Above all, changing the way financial markets operate takes time. Without belittling the challenges in extending basic services such as electricity, clean water or telecommunications, we argue that these can be done relatively quickly if we make the (admittedly sweeping) assumption that the necessary capital is available. The financial sector is not like this; its development is held back by numerous factors, some fixable (e.g., an inappropriate regulatory or legislative environment) but many that depend on the confluence of factors that are very difficult to direct - namely, the emergence of formal products and services appropriate to the needs of poor people, better consumer financial literacy, an improvement in economic circumstances which encourages people to take more risks and to overcome their natural conservatism in the way their money is managed. It is also simplistic to attempt to rank these challenges by importance: improving banking legislation without addressing financial literacy issues would be a positive but inadequate step forward. What is required is a comprehensive plan to address all of them and a charter can act as a framework for multiple parallel actions.

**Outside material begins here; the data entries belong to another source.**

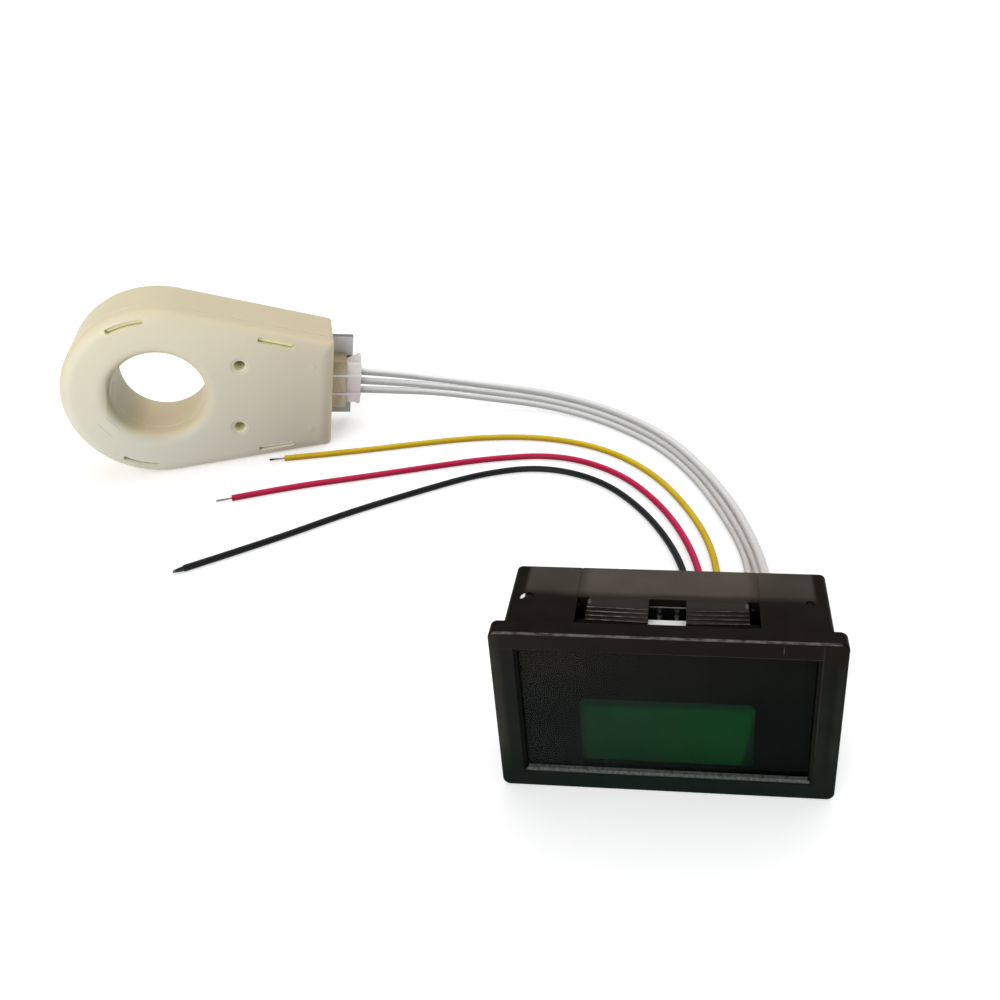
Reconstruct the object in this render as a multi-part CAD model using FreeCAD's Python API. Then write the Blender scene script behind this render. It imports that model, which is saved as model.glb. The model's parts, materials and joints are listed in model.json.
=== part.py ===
"""Battery monitor: a panel meter with a dark display window, and the closed-ring
current sensor that plugs into it through a white three-wire lead.

Millimetres. +X to the right along the bezel, +Y back from the display, +Z up.
The origin is the middle of the bezel's lower face, on which the meter stands.
"""
import FreeCAD, Part
import math
import os
from FreeCAD import Placement, Rotation
from FreeCAD import Vector as V

# Meter case
bezel_width = 48.5
bezel_height = 29.3
bezel_thickness = 2.5
bezel_corner = 1.2
bezel_round = 0.35
bezel_overhang = 1.4
body_corner = 1.0
body_reach = 14.0
wall = 1.3
lip = 1.1
lip_side = 1.15
lip_top = 0.65
opening_corner = 0.5
opening_flare = 0.5
slip = 0.2

# Snap fingers that hold the meter in a panel, two above and two below
slot_inner = 11.4
slot_width = 1.5
window_half = 2.65
finger_start = 2.1
finger_length = 5.1
finger_gap = 0.3
finger_seam_width = 0.2
finger_seam_depth = 0.08
hinge_gap = 0.03
hinge_slant = 8.0
ridge_pitch = 0.87
ridge_share = 0.85
ridge_count = 4
ridge_high = 0.32
ridge_low = 0.06

# Display stack, front to back
lens_thickness = 1.4
mask_thickness = 0.5
glass_thickness = 1.45
backlight_thickness = 3.35
backlight_corner = 0.6
display_side_room = 2.55
display_head_room = 1.55
finger_room = 0.6
lamp_box_width = 12.0
lamp_box_height = 0.7
hood_thickness = 0.5
hood_gap = 0.1
view_width = 25.2
view_height = 12.5
view_corner = 1.2
pin_pitch = 2.54
pin_count = 8
pin_side = 0.5
pin_drop = 0.6

# Main board and what it carries
board_gap = 2.6
board_thickness = 1.6
board_slip = 0.3
rib_width = 2.0
rib_inset = 4.45
chip_x = -9.0
chip_side = 7.0
chip_height = 1.4
chip_bevel = 0.15
regulator_x = 3.0
regulator_rise = 5.0
regulator_length = 6.5
regulator_width = 3.5
regulator_height = 1.6
input_capacitor_x = 11.0
input_capacitor_rise = 5.5
chip_capacitor_x = -16.0
chip_capacitor_rise = 5.0
sense_capacitor_x = -1.5
sense_capacitor_drop = 2.5
capacitor_length = 3.2
capacitor_width = 1.6
capacitor_height = 1.3
solder_reach = 0.6

# Rear cover
cover_thickness = 1.5
cover_slip = 0.1
tongue_width = 2.2
tongue_thickness = 0.85
tongue_overlap = 1.0
pip_inset = 1.55
pip_y = 7.3
pip_radius = 0.5
pip_slip = 0.12
pip_share = 0.8
post_radius = 1.0
post_side_inset = 3.55
post_top_inset = 2.2

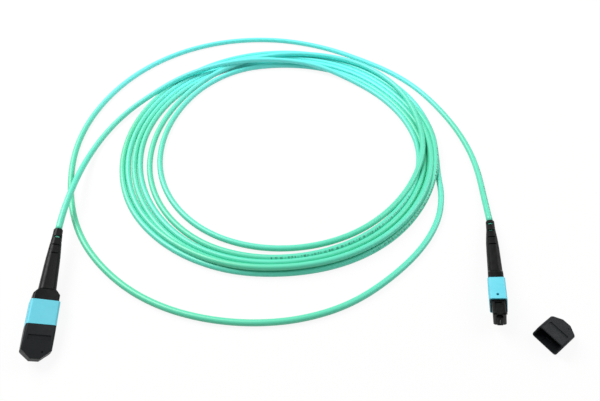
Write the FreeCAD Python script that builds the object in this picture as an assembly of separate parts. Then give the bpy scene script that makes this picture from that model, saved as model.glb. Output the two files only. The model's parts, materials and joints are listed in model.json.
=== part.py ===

In other words this is a very long term business but we suggest that the adoption of access charters - which would illuminate the problems and gear effort towards their resolution - would accelerate the processes that countries will need to go through before they can claim to have properly inclusive financial markets.

It is easy to conceive that developing countries in sub-Saharan Africa will make very substantial progress in the delivery of basic needs such as electricity, water and telecommunications in the next decade and yet fail, due to the complexity of the challenge and for want of a coordinated approach to financial market development, to make a material change in access to financial services, a situation which the International Year of Microcredit is surely aiming to prevent.